Some recent events might push voters towards green parties again. The effects of climate change have been fiercer than before in Europe in the past few years. Protracted heat waves, forest fires and floods have made it clearer than ever before for the citizens of Europe that climate change is not a thing of the distant future, it is happening here and now. Moreover, since the Russian invasion of Ukraine, energy independence has rapidly climbed to the top of priority lists. A campaign built on achieving energy autonomy through the use of renewables could be a popular one.

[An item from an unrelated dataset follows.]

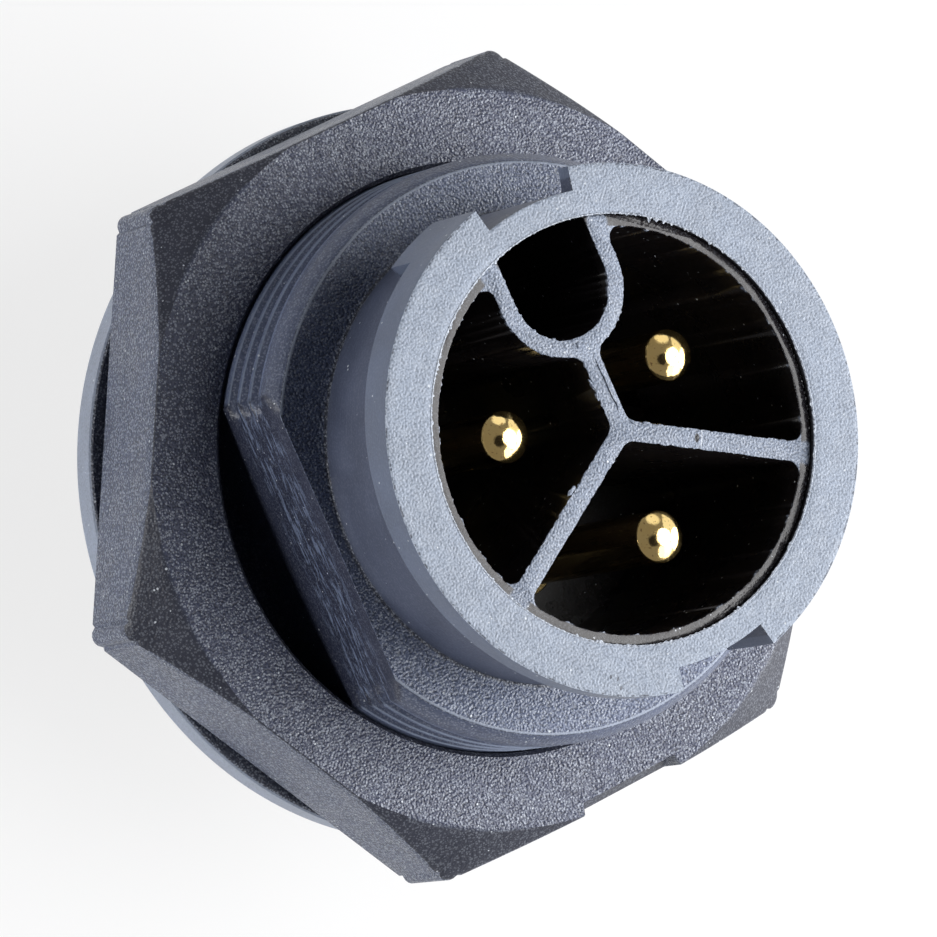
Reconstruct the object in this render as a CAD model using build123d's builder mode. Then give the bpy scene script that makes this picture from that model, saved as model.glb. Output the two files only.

The reality of the EP elections shouldn’t be overlooked either; they are “second-order” compared to national elections, meaning that they are seen as less important for voters, parties and the media. As a result, turnout tends to be lower than in national elections (although the most recent election saw an increase in turnout, and a recent EU survey indicates that turnout in 2024 could be higher still), and voters are more prone to vote for protest parties, or fringe parties, rather than the mainstream parties they would vote for in a national election. This way, second-order elections are often used by voters to punish or reward the current governing parties. This may favor the Green parties (as it did in 2019), but it could also boost the popularity of Eurosceptics and far-right parties, who oppose the green transition.
Election polls currently forecast the decreasing popularity of the Greens, and significant wins for the European Conservatives and Reformists, as well as new, unaffiliated parties. But with 7 months to go there is still time to turn the tide – for better or for worse.